Car – hormis les premières minutes qui présentent (brièvement) la rencontre entre la meneuse d'un groupe de filles friquées et un loser un peu paumé, et la (très) rapide conclusion sur le procès de ces jeunes – The Bling Ring ne raconte absolument RIEN et ne fait que tourner en boucle. Au bout d'un quart d'heure, le film s'enfonce en effet dans un atroce schéma répétitif consistant à alterner un cambriolage, une soirée en discothèque et de deux-trois lignes de dialogue creux entre les personnages. Et l'interminable heure qui suit (les 95 minutes du film semblent bien durer une bonne demi-heure de plus) ne fera que reproduire jusqu'à l'épuisement (du spectateur) le même enchaînement de scènes. Et d'ailleurs, on se demande encore le véritable but recherché de l'entreprise. Le long-métrage de Sofia Coppola ne développe absolument aucune piste nous permettant de comprendre ces jeunes, ni pourquoi ils font ce qu'ils font. On devine évidemment qu'il y a sans doute quelque rapport avec le désœuvrement d'une jeunesse dorée totalement obsédée par le culte de l'image et qui ne sait plus vraiment comment pimenter la futilité déprimante de son quotidien. Mais la réalisatrice porte un regard bien trop contemplatif – distancié même – pour que l'on puisse être un tant soit peu touché – ou du moins, intéressé – par le sort de ces individus totalement superficiels et dont la vacuité permanente ne permet aucune identification possible. Car franchement, les turpitudes de ces gosses de riches issus de la haute bourgeoisie californienne, dont le seul but dans l'existence semble être de vivre la vie luxueuse de starlettes pathétiques aussi vides qu'eux, au final, on ne s'en tamponnerait quand même pas un peu royalement le coquillard sans déconner ?

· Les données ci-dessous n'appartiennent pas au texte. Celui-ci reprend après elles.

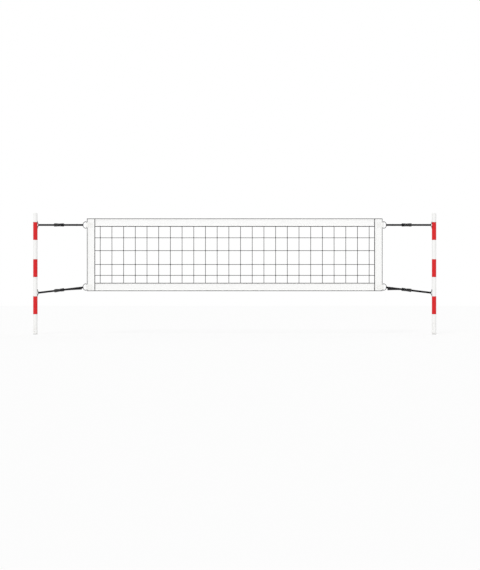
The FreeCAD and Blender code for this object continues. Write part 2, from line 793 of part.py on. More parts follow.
parts = {"net_mesh": [net_mesh()]}
for name in ("top", "bottom"):
    parts[name + "_band"] = [band(name)]
for name in ("left", "right"):
    parts[name + "_side_band"] = [band(name)]
parts["band_ropes"] = [band_rod(name, 0) for name in ("top", "bottom")]
parts["side_battens"] = [band_rod(name, batten_inset) for name in ("left", "right")]
parts["edge_binding"] = [piece for name in band_length for piece in edge_binding(name)]

for side in SIDES:
    parts[side + "_pole_tube"] = [pole_tube(side)]
parts["red_sleeves"] = [piece for side in SIDES for piece in red_sleeves(side)]
parts["pole_top_caps"] = [top_cap(side) for side in SIDES]
parts["pole_foot_plugs"] = [foot_plug(side) for side in SIDES]
parts["strap_anchors"] = []
parts["anchor_screws"] = []
for side in SIDES:
    for height in anchor_height.values():
        seat = pad_seat(height)
        parts["strap_anchors"].append(placed(strap_anchor(seat), pole_frame(side, height)))
        for sign in (1, -1):
            parts["anchor_screws"].append(placed(anchor_screw(sign, seat), pole_frame(side, height)))

parts["ring_tabs"] = []
parts["strap_keepers"] = []
parts["pole_straps"] = []
parts["frame_bolts"] = []
parts["lock_springs"] = []
ratchet = {
    "ratchet_frame": ratchet_frame(),
    "handle": handle(),
    "handle_grip": handle_grip(),
    "drive_pawl": drive_pawl(),
    "drive_spring": spring(drive_plate[1] + lip_thickness, drive_bar[0], drive_angle),
    "spool": spool(),
    "wound_webbing": wound_webbing(),
    "lock_pawl": lock_pawl(),
}
for side in SIDES:
    for level in LEVELS:
        place = side + "_" + level
        upright = strap_frame(side, level, 0)
        along = strap_frame(side, level, strap_tilt(level))
        at_axle = along.multiply(FreeCAD.Placement(axle_place(side), FreeCAD.Rotation()))
        parts[place + "_d_ring"] = [placed(d_ring(), upright)]
        parts["ring_tabs"].append(placed(ring_tab(), upright))
        parts[place + "_net_strap"] = [placed(piece, along) for piece in net_strap(side)]
        parts["strap_keepers"].append(placed(strap_keeper(), along))
        parts["pole_straps"].append(placed(pole_strap(side, level), along))
        parts["frame_bolts"].append(placed(frame_bolt(), at_axle))
        lock_spring = spring(lock_plate[1], lock_lug[0], lock_angle)
        parts["lock_springs"].append(placed(lock_spring, at_axle))
        for piece, shape in ratchet.items():
            parts[place + "_" + piece] = [placed(shape, at_axle)]

os.makedirs("parts", exist_ok=True)
for name, pieces in parts.items():
    shape = pieces[0] if len(pieces) == 1 else Part.makeCompound(pieces)
    shape.exportStep("parts/" + name + ".step")
    state = "valid" if shape.isValid() else "NOT VALID"
    print(name, len(shape.Solids), "solids", round(shape.Volume / 1000, 1), "cm3", state)
print(len(parts), "nodes")
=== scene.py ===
import bmesh
import bpy
import json
from math import atan2, ceil, copysign, cos, pi, radians, sin, sqrt, tan
from mathutils import Matrix, Vector


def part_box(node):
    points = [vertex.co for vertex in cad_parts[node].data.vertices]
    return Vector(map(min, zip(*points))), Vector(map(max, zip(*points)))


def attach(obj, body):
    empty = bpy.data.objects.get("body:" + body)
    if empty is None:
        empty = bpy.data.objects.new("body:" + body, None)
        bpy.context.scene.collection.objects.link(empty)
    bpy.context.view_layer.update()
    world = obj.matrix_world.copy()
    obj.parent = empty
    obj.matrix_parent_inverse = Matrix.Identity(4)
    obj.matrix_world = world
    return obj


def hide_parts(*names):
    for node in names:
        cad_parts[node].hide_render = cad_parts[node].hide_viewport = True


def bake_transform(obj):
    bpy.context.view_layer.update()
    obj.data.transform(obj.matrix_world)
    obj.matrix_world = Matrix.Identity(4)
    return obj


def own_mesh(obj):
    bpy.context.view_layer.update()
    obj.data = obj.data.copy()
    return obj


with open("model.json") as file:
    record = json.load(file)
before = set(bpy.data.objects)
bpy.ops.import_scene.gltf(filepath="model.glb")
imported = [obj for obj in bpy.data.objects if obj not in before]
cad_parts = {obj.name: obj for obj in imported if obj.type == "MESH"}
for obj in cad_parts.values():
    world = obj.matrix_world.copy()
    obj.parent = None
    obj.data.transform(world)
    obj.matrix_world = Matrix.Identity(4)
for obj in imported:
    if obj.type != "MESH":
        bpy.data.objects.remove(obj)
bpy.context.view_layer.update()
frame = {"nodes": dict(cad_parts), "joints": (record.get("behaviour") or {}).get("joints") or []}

joints = {joint["name"]: joint for joint in frame["joints"]}


# Poles: steel tubes, powder coated white, each with a moulded cap on top and a plastic plug in its foot.
# Three sleeves of glossy red vinyl are wrapped round each tube in shallow recesses, overlapping at the back.
pole_low, pole_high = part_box("right_pole_tube")
pole_x = (pole_low.x + pole_high.x) / 2
pole_radius = (pole_high.x - pole_low.x) / 2
red_height = 0.246
red_count = 3
rim_width = 0.005
rim_edge = 0.001
red_low, red_high = (corner.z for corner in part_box("red_sleeves"))
red_pitch = (red_high - red_low - red_height) / (red_count - 1)
splash_height = 0.24
dusty = (0.42, 0.38, 0.32, 1)


class Wire:
    """A socket in a material. Sums and products of wires and numbers add their Math nodes."""

    def __init__(self, tree, socket=None):
        self.tree = tree
        self.socket = socket

    def node(self, kind, settings=None, sockets=None, output=0):
        """Any other node: first its settings, then a number, a colour or a wire for each socket."""
        made = self.tree.nodes.new("ShaderNode" + kind)
        for name, value in (settings or {}).items():
            setattr(made, name, value)
        for name, value in (sockets or {}).items():
            if isinstance(value, Wire):
                self.tree.links.new(value.socket, made.inputs[name])
            else:
                made.inputs[name].default_value = value
        return Wire(self.tree, made.outputs[output])

    def math(self, operation, *values):
        return self.node("Math", {"operation": operation}, dict(enumerate(values)))

    def __add__(self, other):
        return self.math("ADD", self, other)

    def __sub__(self, other):
        return self.math("SUBTRACT", self, other)

    def __rsub__(self, other):
        return self.math("SUBTRACT", other, self)

    def __mul__(self, other):
        return self.math("MULTIPLY", self, other)

    __radd__ = __add__
    __rmul__ = __mul__


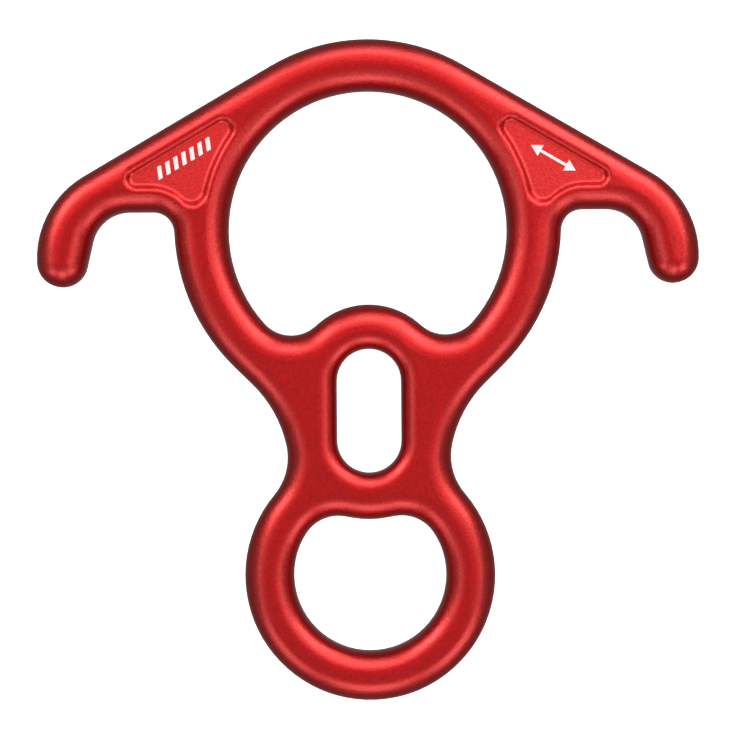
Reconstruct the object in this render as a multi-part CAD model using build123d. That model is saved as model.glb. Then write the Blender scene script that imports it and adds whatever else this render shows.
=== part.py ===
from build123d import *
import os
from collections import namedtuple
from math import atan2, copysign, cos, hypot, pi, radians, sin, sqrt

# Rescue figure-8 descender with two bent horns: one solid aluminium forging.
#
# It lies flat. X runs from horn to horn, Y from the small ring up to the large ring's crown, and Z through the
# thickness. The origin is in the plane of the lower face, under the middle of the outline. Units are millimetres.
#
# Every outline is a belt round an ordered list of circles. Going anticlockwise, a positive radius turns left and
# a negative one turns right. Neighbours that touch join directly, and others are joined by their tangent line.

# Plate
THICKNESS = 14.0
RING_SPACING = 78.0  # large ring's centre to small ring's centre
CROWN_R = 43.2  # outside of the large ring, between the two shoulders
SMALL_RING_R = 28.3
LARGE_RING_Y = (RING_SPACING + SMALL_RING_R - CROWN_R) / 2  # puts the origin at mid-height
SMALL_RING_Y = LARGE_RING_Y - RING_SPACING

# Large ring
LARGE_BORE_R = 31.5
RING_SIDE = (-1.3, LARGE_RING_Y + 1.3, 45.1)  # outside of the ring below the horns: x, y, radius
LARGE_LOBE_R = 8.1  # the rope opening's two low corners
LARGE_LOBE_ANGLE = -41.8  # from the ring's centre, degrees
SADDLE_R = 17.3  # the bulge between the lobes, which the rope runs over
SADDLE_Y = LARGE_RING_Y - 34.1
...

Ce qui est d'autant plus ironique lorsque l'on sait que ces fameuses It Girls vénérées par la bande – Paris Hilton, Kim Kardashian, Lindsey Lohan, etc. – doivent leur renommée médiatique quand même largement plus à leurs frasques intimes (de la mini-jupe sans culotte jusqu'à la sextape) qu'à leurs compétences professionnelles (si tant est qu'elles en aient vraiment). Au lieu de cela, la réalisatrice se laisse piéger par son côté fashion victim et s'enfonce dans une démarche assez curieuse consistant à systématiquement mettre en valeur les signes extérieurs de richesse en multipliant les plans admiratifs sur les vêtements de luxe et autres somptueuses chaussures hors de prix ; alors même que cette glorification constante des marques (ouvertement citées) me semble être à l'exact opposé de cette superficialité outrancière dont le film était précisément supposé souligner l'absurdité. Et si je me doutais bien que le résultat n'aurait pas la virulence rentre-dedans d'un Larry Clark, ni même la mélancolie trash de la formidable série Skins, j'aurais toutefois apprécié que The Bling Ring ne s'apparente pas autant à un truc aussi futile que ces reportages télévisés interchangeables façon Enquête Exclusive. Enrobant des personnages creux et insipides autour d'une mise en scène volontairement minimaliste (si ce n'est un plan-séquence zoomé vaguement intéressant) et d'un montage totalement à l'ouest (les très bons morceaux de sa bande originale étant systématiquement coupés au mauvais moment ; Quentin Tarantino aurait dû lui donner des cours sur le sujet lorsqu'ils étaient ensemble), Sofia Coppola livre donc ici un produit aussi vain sur la forme que sur le fond. Il se passe d'ailleurs si peu de choses que The Bling Ring s'oublie presque instantanément en sortant de la salle. Du reste, si je n'avais pas pris soin de noter avec précision mon ressenti juste après la séance, je n'aurais pas eu grand chose à en dire ; si ce n'est que c'était chiant et que Emma Watson est devenue magnifique.